Lanier’s dismissal from Alcorn did not diminish his influence and it appears he went back to Yazoo City to teach. He went on to play an even more decisive role in Jackson’s Black public school system, serving for eighteen years as supervisor of Black schools in the city. When he first began in Jackson there was only one primary school for Blacks which was Smith Robertson School but as other schools were added (such as Hill School) it was decided that the principal of Smith Robertson would also serve as the supervisor/superintendent for all Black schools.

During his lifetime, Jackson’s first four-year Black high school was named W. H. Lanier High School in his honor—an uncommon recognition that reflected the esteem in which he was held. At the school’s dedication, Lanier himself delivered the address on the “History of Schools,” symbolically positioning him as both builder and interpreter of Black education in the city.

Death and Legacy

William Henry Lanier died on November 9, 1929, at his home on what was East Oakley Street in Jackson, following a stroke. He was seventy-eight years old. His death prompted an extraordinary civic response. Schools across Hinds County closed in his honor, and his funeral—held at Lanier High School—was attended by Black and white educators alike. For quite some time Jackson’s Black school students took part in a Lanier Holiday. Contemporary obituaries described him as an “outstanding figure in negro education,” whose career spanned forty-five years of teaching and administration.

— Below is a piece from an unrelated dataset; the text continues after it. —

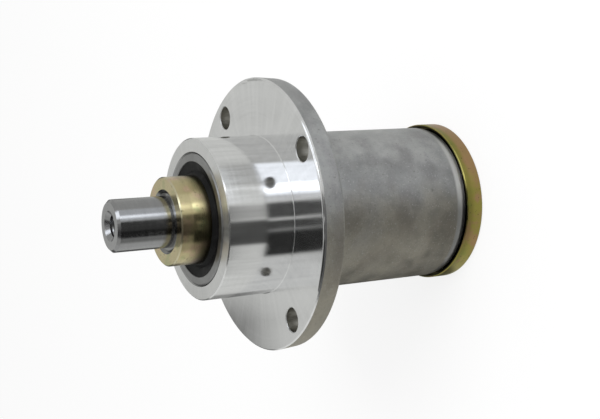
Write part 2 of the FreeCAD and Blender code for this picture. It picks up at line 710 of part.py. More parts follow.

His legacy of education went to the next generation of Laniers. He married the former Elizabeth Dabney of Shubuta in Clarke County, Mississippi who was 20 years younger than he. They had two children: a son named Emilio who was born at Alcorn and a daughter named Leonia who was born in Yazoo City during Professor Lanier’s time between Alcorn and beginning at Smith Robertson.

Emilio Lanier from Black Alumni at Dartmouth Association

Emilio would get degrees from Dartmouth and Harvard and taught English at Harvard for many years. In 1951 he was among a unique group of 35 educators selected by the Institute of International Education to teach in foreign countries. He taught in Japan for eight years and married his second wife and they had six children.

The details are not complete but it appears at one time Leonia was the assistant librarian at Lincoln University in Missouri and was a college graduate. At some point she ended up in the greater Houston, Texas area where both she and her mother Elizabeth are buried.

Greenwood Connections

There are several news paper articles that mention Professor Lanier’s interaction with other well-known people buried in Greenwood such as Bishop Charles Galloway, Dr. Sidney Redmond, fellow Smith Robertson educator Bettie Marino, and Reverend Marion Dunbar as the Laniers were members of Mt. Helm Baptist Church.